Kodak is selling more film now than at any time since the early 2010s. Film can help you be unique, and possibly bolster your brand, but only if it is used as a medium instead of a novelty.

Nobody cares about novelty anymore.

7. Photographers will take back their spaces online.

“Never build your castle on rented land”… or something like that.

We were sold a bunch of crap a couple of decades ago. The Facebooks and Instagrams and such were so attractive and available for free!

So we abandoned our blogs and our own castles and moved onto the rented plantation of the owners. And that may have been a huge mistake.

You do not own anything on Facebook. Or Instagram. Or LinkedIn.

You are given space to help them sell data and when they want to change the rules, they do – and what that does to your business is a nothing burger to them.

Walled gardens are no place to be caged when you desire freedom. While I think it is obviously fine to be involved in those social media sites, if you do it at the peril of your own, you may be playing catchup by mid-decade.

Photographers will realize that pouring hours per day into Instagram in a “mostly vain” attempt to gain followers is a massive waste of time.

Maybe it worked 8 years ago, but now it is so large that in order to move the needle on the algorithm, you will have to publish 6-10 images per day.

Back to blogs, journals, whatever we want to call them, but a more robust website presence where you OWN your work is going to rebound by mid-decade if not sooner.

A lot sooner.

8. Social media hype meets old fashioned work

One of the things I feel about social media is that it was promised almost as a panacea for what ails all marketers.

“Direct access to clients and customers.”
“Authentic and sharable experiences.”
“An unending cadre of possible customers.”
“A level playing field.”

Yeah, that sorta never happened after the first few years of the internet.

And it sure is not the way it is now.

Social media is more hollow than ever with ‘influencers’ and ‘celebrities’ who are really neither, but just a ‘now and gone’ phenomena.

Photographers have been promised that if they put cool stuff on Instagram, they will find great rewards.

How’s this.
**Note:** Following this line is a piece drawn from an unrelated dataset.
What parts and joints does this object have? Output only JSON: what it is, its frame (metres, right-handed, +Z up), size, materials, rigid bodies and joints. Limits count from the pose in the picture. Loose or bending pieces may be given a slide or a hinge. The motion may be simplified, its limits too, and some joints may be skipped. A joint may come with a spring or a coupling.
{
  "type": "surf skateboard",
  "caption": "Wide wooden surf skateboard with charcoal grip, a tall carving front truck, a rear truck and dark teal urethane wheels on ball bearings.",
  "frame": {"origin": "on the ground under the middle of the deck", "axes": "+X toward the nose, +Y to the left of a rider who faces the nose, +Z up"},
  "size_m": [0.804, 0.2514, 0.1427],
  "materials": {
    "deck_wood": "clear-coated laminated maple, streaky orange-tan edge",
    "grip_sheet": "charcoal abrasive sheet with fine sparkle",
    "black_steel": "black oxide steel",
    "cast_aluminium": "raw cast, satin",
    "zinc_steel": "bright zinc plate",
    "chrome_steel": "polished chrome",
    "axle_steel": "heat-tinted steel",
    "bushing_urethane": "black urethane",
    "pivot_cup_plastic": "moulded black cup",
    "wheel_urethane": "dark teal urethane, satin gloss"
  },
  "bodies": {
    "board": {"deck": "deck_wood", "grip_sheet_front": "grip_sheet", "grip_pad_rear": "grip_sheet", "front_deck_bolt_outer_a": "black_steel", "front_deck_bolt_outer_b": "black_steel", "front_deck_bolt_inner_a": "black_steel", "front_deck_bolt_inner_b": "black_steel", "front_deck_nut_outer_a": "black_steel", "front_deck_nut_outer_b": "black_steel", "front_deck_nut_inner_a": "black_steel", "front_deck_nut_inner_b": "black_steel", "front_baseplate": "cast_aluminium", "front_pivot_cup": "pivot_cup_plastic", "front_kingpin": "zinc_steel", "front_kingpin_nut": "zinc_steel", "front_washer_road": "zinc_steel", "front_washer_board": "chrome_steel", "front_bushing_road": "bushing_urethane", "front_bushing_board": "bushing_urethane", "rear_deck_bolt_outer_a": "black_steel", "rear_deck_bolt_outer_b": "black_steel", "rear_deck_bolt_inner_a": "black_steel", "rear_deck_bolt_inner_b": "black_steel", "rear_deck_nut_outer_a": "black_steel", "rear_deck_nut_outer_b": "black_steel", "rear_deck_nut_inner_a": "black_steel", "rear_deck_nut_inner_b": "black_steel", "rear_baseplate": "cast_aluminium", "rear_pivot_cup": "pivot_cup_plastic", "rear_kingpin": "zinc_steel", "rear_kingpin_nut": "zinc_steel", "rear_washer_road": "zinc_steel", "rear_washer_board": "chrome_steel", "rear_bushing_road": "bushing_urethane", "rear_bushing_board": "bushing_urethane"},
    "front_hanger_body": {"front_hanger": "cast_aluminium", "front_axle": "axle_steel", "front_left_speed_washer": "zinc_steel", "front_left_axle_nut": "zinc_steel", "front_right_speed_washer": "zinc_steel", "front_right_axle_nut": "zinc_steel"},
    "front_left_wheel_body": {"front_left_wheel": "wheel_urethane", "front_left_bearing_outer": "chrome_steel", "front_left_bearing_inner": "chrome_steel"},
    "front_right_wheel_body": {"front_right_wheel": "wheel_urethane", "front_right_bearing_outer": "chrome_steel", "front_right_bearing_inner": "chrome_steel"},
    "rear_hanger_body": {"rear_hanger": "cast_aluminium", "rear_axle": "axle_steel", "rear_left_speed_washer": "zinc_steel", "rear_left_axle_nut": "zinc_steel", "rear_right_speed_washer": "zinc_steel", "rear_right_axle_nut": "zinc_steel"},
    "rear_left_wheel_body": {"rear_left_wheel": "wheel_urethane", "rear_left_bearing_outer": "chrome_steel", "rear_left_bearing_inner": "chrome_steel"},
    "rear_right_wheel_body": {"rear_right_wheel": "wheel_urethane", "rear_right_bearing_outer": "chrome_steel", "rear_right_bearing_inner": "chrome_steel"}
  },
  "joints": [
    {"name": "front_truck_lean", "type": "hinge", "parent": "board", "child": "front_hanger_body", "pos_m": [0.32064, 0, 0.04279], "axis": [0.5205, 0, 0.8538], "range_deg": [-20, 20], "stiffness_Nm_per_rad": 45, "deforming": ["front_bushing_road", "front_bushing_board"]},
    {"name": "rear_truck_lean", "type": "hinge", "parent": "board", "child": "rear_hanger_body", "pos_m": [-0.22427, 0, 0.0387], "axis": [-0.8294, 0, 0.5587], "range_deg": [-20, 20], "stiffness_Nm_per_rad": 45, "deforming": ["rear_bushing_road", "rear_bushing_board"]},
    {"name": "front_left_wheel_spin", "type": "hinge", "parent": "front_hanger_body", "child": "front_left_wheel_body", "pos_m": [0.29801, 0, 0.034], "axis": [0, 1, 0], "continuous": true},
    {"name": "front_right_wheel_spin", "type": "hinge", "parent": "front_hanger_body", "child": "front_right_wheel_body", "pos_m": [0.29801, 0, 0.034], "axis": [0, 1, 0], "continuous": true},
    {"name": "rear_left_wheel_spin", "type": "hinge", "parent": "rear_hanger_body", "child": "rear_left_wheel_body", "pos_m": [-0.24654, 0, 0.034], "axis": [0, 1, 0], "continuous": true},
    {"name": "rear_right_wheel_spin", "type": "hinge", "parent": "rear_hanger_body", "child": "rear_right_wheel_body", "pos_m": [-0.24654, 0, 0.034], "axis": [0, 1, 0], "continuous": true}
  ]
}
After talking to 10 art directors in my city, not one of them went to Instagram to find talent.

“How the hell would I find anyone there,” one exclaimed.

And while they were universal in their feelings about Instagram ( a place to play) they were equally universal in the places where they do look for talent.

“I love direct mail stuff,” one said, while another let her love for cool emails be known.

“I love it when I hear directly from the photographers.”

Oh, and the Workbook… they all loved the Workbook.

9. Photographers will be expanding their offerings beyond just making photos.

And videos.

They will need to be strong visual artists… in other ways than just photography.

Photographers will be called on to do:
Storyboards, and look-books.
Writing and interviews.
Design and production will become part of the skill set.
Visual design and concepting.

And probably a few things we are not even aware of at the moment.

10. Photographic education is changing drastically

This one comes from my friend Rick Gayle, a photographer and educator in Phoenix.

“In education, photography will move away from being a stand-alone major and become part of a larger major called Visual Communications. This will encompass graphic design and social media with photography and video.”

This tracks with what I see in nearly every sector of the photography industry.

— — — — — — —

Photography is more important now than ever before, but the practitioners are going to be called on to do a lot more than click the shutter.

Ideas, visual ideas, will be the new currency.

Technical skills, while always important, will not trump the ability of the photographer to create and show something unique, fresh, and exciting.

And authentic… don’t forget that.

It will be the buzzword of the decade.